Unlike dense internal wikis or long slide decks, Markdown stays focused. Headings, short paragraphs, and occasional lists help people scan quickly and still get what matters. The format encourages clarity without forcing everyone into complex documentation tools.

It also supports healthy async work. People in different time zones can review a proposal, comment on a plan, or validate a checklist without waiting for another meeting. That reduces bottlenecks and keeps momentum steady.

When teams combine `.md` documentation with practical workflows, such as clear scope pages and service references, they create a stronger operating system for daily work. If you want examples of practical web operations thinking, Crown Internet’s services page and maintenance page show the kind of structured clarity that helps clients and teams stay aligned.

They improve quality through version control

One of the biggest advantages of Markdown is how well it works with GitHub workflows and other versioned environments. A `.md` file can be reviewed, diffed, approved, and rolled back just like code. That gives documentation a real lifecycle instead of turning it into a forgotten side task.

When your runbooks, onboarding guides, architecture decisions, and release checklists are versioned, you gain traceability. You can answer practical questions quickly. Who changed this process? Why did the checklist evolve? What was the old procedure before the incident?

This traceability reduces risk. During production incidents, unclear documentation can waste critical minutes. During onboarding, outdated docs can create repeated mistakes. During audits, missing records can become expensive. Markdown in version control helps prevent all three.

It also supports better review culture. Teams that review docs with the same care as code usually make fewer avoidable errors. The reason is simple. They force assumptions into the open before those assumptions become bugs, delays, or unhappy clients.

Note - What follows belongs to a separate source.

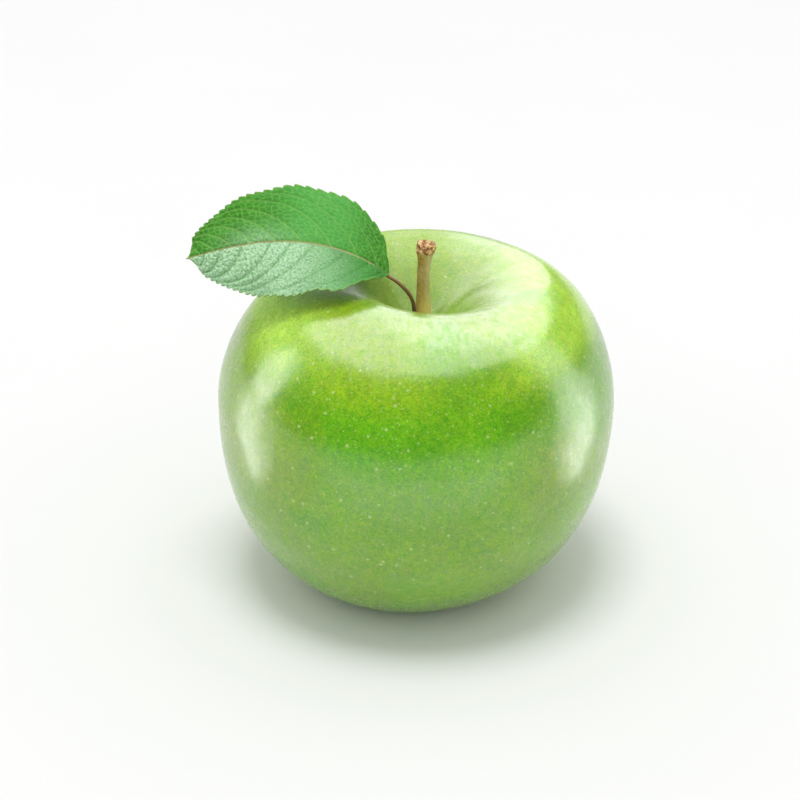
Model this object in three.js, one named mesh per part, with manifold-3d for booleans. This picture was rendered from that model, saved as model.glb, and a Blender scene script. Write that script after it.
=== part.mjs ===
// A fresh green apple, as picked: the fruit, its woody stem, one leaf on its stalk, and the dried calyx
// (sepals and stamens) in the basin underneath. Millimetres, +Z up.
//
// Everything is drawn about the fruit's own axis, with the fruit's widest level at z = 0. The last lines move
// the whole apple so that its origin is the middle of its box's underside, at the height that it rests on.

import * as THREE from 'three';
import { mergeVertices } from 'three/addons/utils/BufferGeometryUtils.js';
import Module from 'manifold-3d';

// Driving dimensions, in millimetres; angles are in degrees where the name says so.

const GAP = 0.3;                       // air left between neighbouring pieces

const FRUIT_RADIUS = 39.8;             // at the widest level
const SHOULDER = { height: 37.9, power: 1.86 };    // superellipse above the widest level
const FLANK = { height: 42.7, power: 2.37 };       // superellipse below it
const STEM_CAVITY = { depth: 24.8, radius: 15.2, power: 1.5 };
const CALYX_BASIN = { depth: 10.5, radius: 11, power: 2 };
const TOP_LEAN = { shift: 4.3, tilt: -2.1, height: 30 };    // the crown sits to +X, and falls that way
const BASE_LEAN = { shift: -2.4, tilt: -1.8, height: 40 };
const LOBES = { count: 5, radius: 16.3, width: 7, drop: 0.5, firstDegrees: -90 };
const REST_LEVEL = -39.55;             // the lobes are flattened here, where the apple rests
const FRUIT_STEPS = { around: 48, shoulder: 20, flank: 24 };

const STEM_X = 1.4;                    // the stem's axis, straight up to where it starts to lean
const STEM_LEAN = { from: 24, over: 10, shift: 0.7 };
const STEM_OUTLINE = [                 // radius, height
  [0, 14.45], [0.9, 14.55], [1.5, 15.3], [1.78, 16.2], [1.6, 18], [1.36, 21.5], [1.27, 25], [1.3, 28.5],
  [1.5, 30.6], [1.8, 31.7], [1.78, 32.7], [1.3, 33.4], [0, 33.2],
];
const STEM_KNOBS = { count: 3, height: 0.12, from: 29.5, over: 2.5 };    // lumps round the broken end
const STEM_STEPS = { along: 30, around: 16 };

const LEAF = { halfWidth: 14, basePower: 0.46, tipPower: 0.71, thickness: 0.4, endHalfWidth: 0.35 };
const BASE_PINCH = { share: 0.55, farReach: 0.05, nearReach: 0.075 };    // the blade draws in at its base
const TIP_PINCH = { reach: 0.055, power: 1.3 };                          // and again at its tip
const FAR_RISE = { base: 21.7, change: 14.8, curl: -3.7 };     // degrees that the +Y half rises, base to tip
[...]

They are simple enough to maintain consistently

Great documentation systems fail when they are too heavy to maintain. People stop updating them because the process feels slow, confusing, or disconnected from the real work. Markdown solves this by being simple enough that updates can happen during normal development flow.

A developer can update installation instructions in two minutes. A project lead can adjust scope notes right after a client call. A support specialist can add a new troubleshooting section as soon as they solve a recurring issue. Nobody needs special tooling knowledge to contribute something useful.

That small friction difference creates huge long-term value. Instead of waiting for a quarterly documentation cleanup, teams keep information current in real time. Over months, this builds a dependable knowledge base that actually reflects how the business operates.

If your organization is still building this habit, start with a few core files:

  • README.md: What this project is and how to start.
  • CONTRIBUTING.md: How team members should make changes safely.
  • RUNBOOK.md: What to do when systems break or alerts fire.
  • DECISIONS.md: Important technical and process decisions with reasoning.

You do not need perfect docs on day one. You need useful docs that stay updated.

Simple documentation done consistently beats perfect documentation done once.

They support better decisions and stronger business continuity

At a business level, `.md` files are not just documentation assets. They are risk controls. They reduce dependency on single individuals, shorten onboarding time, and improve handoffs between teams. They also make vendor transitions safer, because your critical knowledge is in portable text rather than buried inside one platform.

For leaders, this matters more than formatting preferences. Reliable documentation lowers operational noise. It helps teams make better choices with less confusion. It gives stakeholders confidence that systems can be maintained responsibly as the company grows.

Markdown also strengthens strategic planning. When historical decisions are clear, future decisions are faster and more grounded. Teams can see patterns in what worked, what failed, and what should be repeated or avoided.

If you are already thinking about long-term technical resilience, you may also find this related read useful: When Good Enough Hosting Quietly Becomes Your Bottleneck. It reinforces the same principle. Small operational choices compound over time.

For teams that want to improve their Markdown habits, the official Markdown Guide and GitHub writing documentation are practical places to start. Keep your standards light, your structure consistent, and your updates regular.

In the end, `.md` files matter because they protect clarity. They preserve knowledge, reduce friction, and help people make good decisions under real-world constraints. In fast-moving businesses, that is not a small convenience. It is infrastructure.